Yaklaşık 2 bin 500 ABD askeri eğitim ve danışmanlık misyonuyla Irak’ta kalmaya devam ediyor. Bu askerlerin akıbeti ABD-Irak Stratejik Çerçeve Anlaşması çerçevsinde bu yılın başlarında ABD-Irak Yüksek Askeri Komisyonu aracılığıyla başladı. ABD Savunma Bakanlığı (Pentagon) ABD askerlerinin tamamen geri çekilmesine ilişkin herhangi bir plan belirtmedi. Bu da milislerle gayrı resmi ateşkesin sona erdirilmesi çağrılarını arttırdı.
ABD’li yetkililer Irak’taki son saldırıların sahadaki kimliği belirsiz güçler tarafından drone saldırısı düzenlendiğini iddia etti.

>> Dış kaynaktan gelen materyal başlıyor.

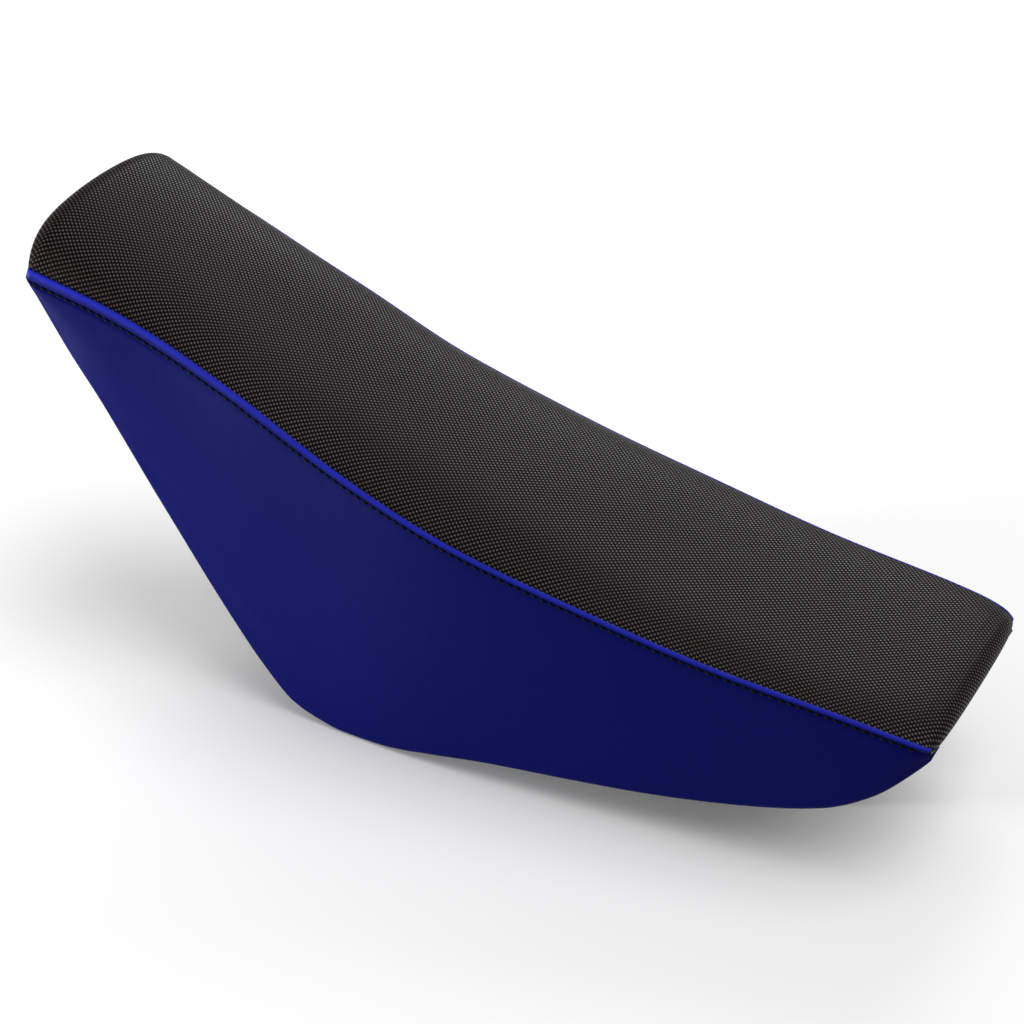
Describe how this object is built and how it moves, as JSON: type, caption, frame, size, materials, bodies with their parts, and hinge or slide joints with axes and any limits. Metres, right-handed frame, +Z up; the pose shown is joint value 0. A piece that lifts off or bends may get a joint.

ABD’li bir savunma yetkilisi Newsweek’e şunları söyledi “Irak’taki ABD güçleri Babil vilayetinde hava sistemleriyle saldırı düzenlemeye çalışan militanları hedef alan savunma amaçlı bir hava saldırısı gerçekleştirmiştir; meşru müdafaa hakkımızı saklı tutuyoruz ve uygun adımları atmakta tereddüt etmeyeceğiz.”

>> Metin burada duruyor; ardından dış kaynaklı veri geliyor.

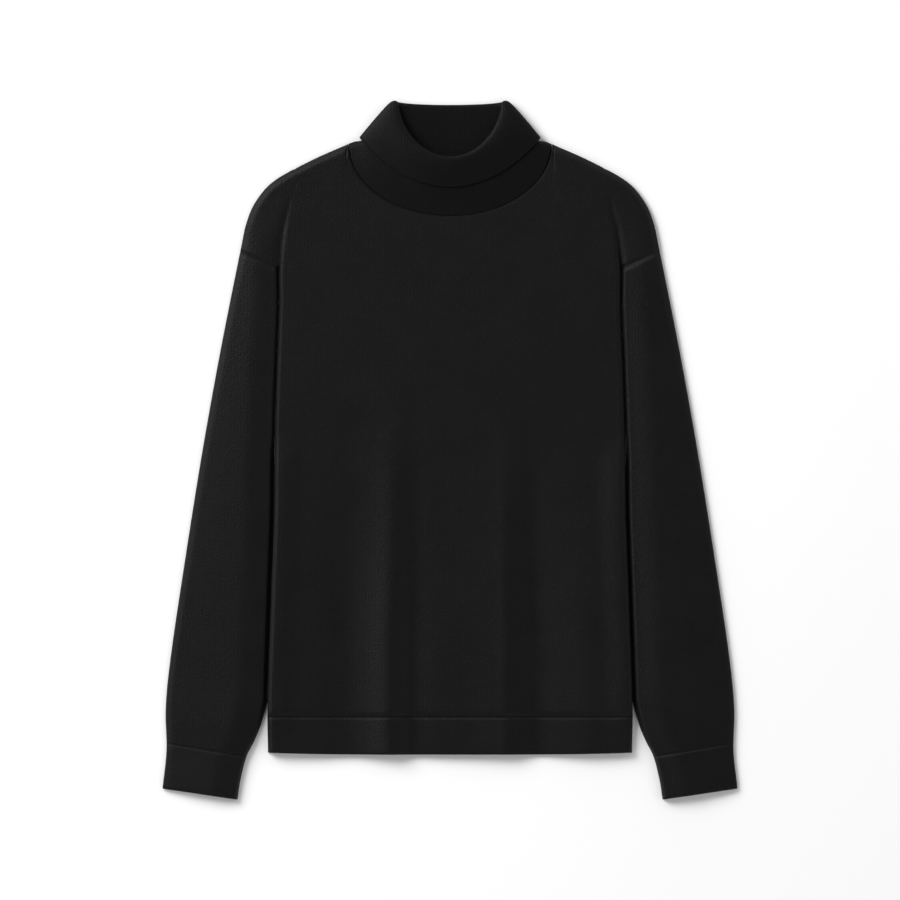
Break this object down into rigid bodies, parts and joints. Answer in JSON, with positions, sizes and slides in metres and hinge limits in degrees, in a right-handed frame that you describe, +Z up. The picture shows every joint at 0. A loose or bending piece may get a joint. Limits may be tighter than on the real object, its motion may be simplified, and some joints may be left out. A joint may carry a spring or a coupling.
{
  "type": "turtleneck sweater",
  "caption": "Fine-knit black long-sleeved sweater with a turned-down roll collar, laid flat on its back with the sleeves along the sides.",
  "frame": {"origin": "on the surface that the sweater rests on, under the middle of its bounding box", "axes": "+Y from the hem to the collar, +X to the viewer's right, +Z up out of the front of the sweater"},
  "size_m": [0.6388, 0.7762, 0.0198],
  "materials": {
    "knit": "matt fine plain knit, near black",
    "band_knit": "matt plain knit hem band and cuffs, near black",
    "collar_knit": "matt plain knit collar, near black"
  },
  "bodies": {
    "root": {"front_panel": "knit", "back_panel": "knit", "hem_band_front": "band_knit", "hem_band_back": "band_knit", "collar": "collar_knit", "sleeve_left": "knit", "sleeve_right": "knit", "cuff_left": "band_knit", "cuff_right": "band_knit"}
  },
  "joints": []
}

Aynı zamanda Irak İslami Direnişi’nin bir üyesi olan Ketaib Hizbullah, saldırının Kerbela kentine gelen ziyaretçilerin güvenliğini sağlamak üzere gönderilen keşif uçaklarını test eden uzmanları hedef aldığını iddia etti. Halk Seferberlik Güçleri (PMF) milisleri saldırıyı kınadı ve ABD güçlerinin geri çekilmesini talep etti.
Resmi olarak Irak ordu sözcüsü Tümgeneral Yahya Resul Salı günü yaptığı açıklamada şunları söyledi “Koalisyon güçleri iğrenç bir suç işledi ve bariz bir saldırganlık sergiledi. Bu tür vahim ve hesapsız ihlallerin Irak ve Suriye’de DEAŞ’la mücadeleye yönelik tüm ortak güvenlik çabalarını, önemli ölçüde zayıflatabileceği, Irak’ı ve tüm bölgeyi tehlikeli çatışmalara ve savaşlara sürükleme riski taşıyor. Bu nedenle koalisyon güçlerini bu bariz saldırganlığın sonuçlarından tamamen sorumlu tutuyoruz.”